Though time limitations prevented him from going into great detail, George sketched some of the more important events and leaders of that conflict, including U.S. Brig. Gen. William Hull surrendering Fort Detroit to British Maj. Gen. Sir Isaac Brock and Brock’s later death during the Battle of Queenston Heights in what is now the province of Ontario, Canada.

British Navy Adm. Sir George Cockburn, whose troops burned Washington, D.C., and attacked Havre de Grace, Md., was another figure about which the historian talked, as well as U.S. 2nd Lt. John O’Neill, a hero of Havre de Grace who single-handedly manned what came to be known as the “Potato Battery” against the ransacking British.

But George didn’t just discuss U.S. and British military figures. He also talked about Tecumseh, a Native American leader of the Shawnee, who fought alongside the British against the Americans in the hope of creating an American Indian confederacy and stopping the westward expansion of European Americans, and about President James Madison and the impact his lack of military knowledge had on the war. In concluding his presentation, the historian noted that the war was an important milestone in the development of the United States.

“It was desperately hard work, but it was part of the growing up process for the new American nation,” he said. “It allowed American forces to stand toe to toe with a major nation, to gain a new respect in the world, for Americans to think of themselves at last as a nation, rather than a collection of states.”

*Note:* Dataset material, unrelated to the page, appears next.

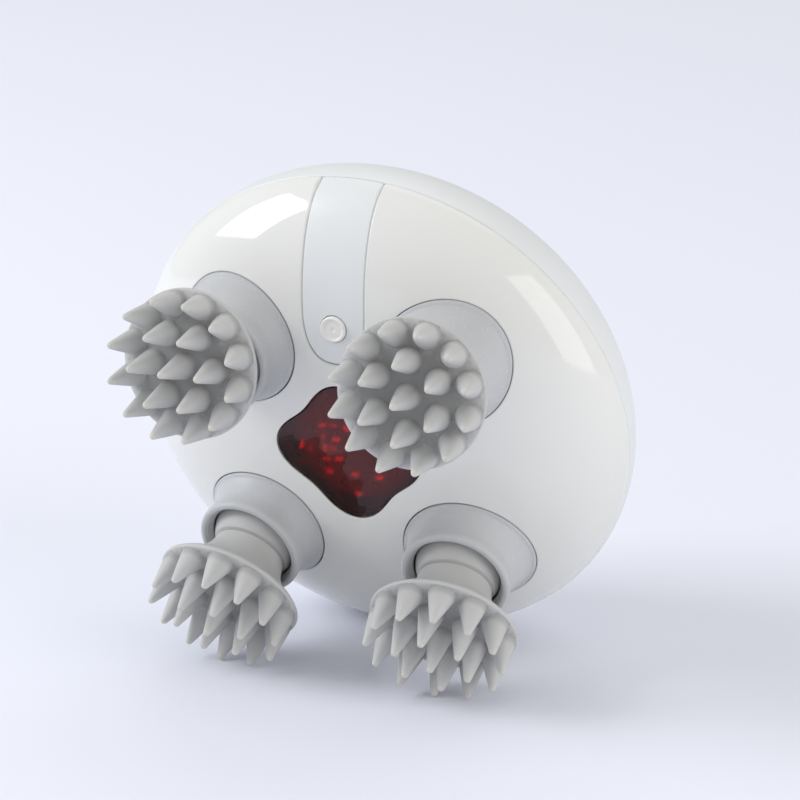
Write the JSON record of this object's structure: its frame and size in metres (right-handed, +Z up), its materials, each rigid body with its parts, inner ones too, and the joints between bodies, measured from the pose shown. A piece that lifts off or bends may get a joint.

Speaking with American Forces Press Service after the lecture, George expounded on that theme. “Previously, the nation saw itself as being just separate states in a federalized system, but here they managed to have a national identity,” he said. “The U.S. Army and the U.S. Navy had stood up to perhaps the preeminent military might in the world, and they managed to hold their own against the British without French help, which of course they had in the Revolution. So it was a whole new ball game, in a way.”

During the interview, George said he disagreed with those who use the term “the second war of American independence” to describe the conflict, as he said the British were clearly not interested in recapturing their colonies.  “The major British intent was to protect Canada,” he said. “By the end of the war, the U.S. Army and Navy had proved themselves and although it wasn’t an American victory overall, they had done themselves good credit.”

Though the war was essentially a stalemate, George says he sees it as “a big part of America’s expansion across the continent” and credits it with producing some important national symbols, such as the USS Constitution’s nickname, “Old Ironsides,” the Star Spangled Banner and the motto “Don’t give up the fight!”

“It’s sometimes said that the Americans think they’ve won the War of 1812, the Canadians know they won the War of 1812 and the British have forgotten all about it,” he said. “There’s something for each side to like about the war, some success that each of those three sides had.”

The biggest losers of the conflict, George pointed out, were the Native Americans. The possibility of realizing the dream of a nation of their own died along with Tecumseh and the dissolution of his confederacy.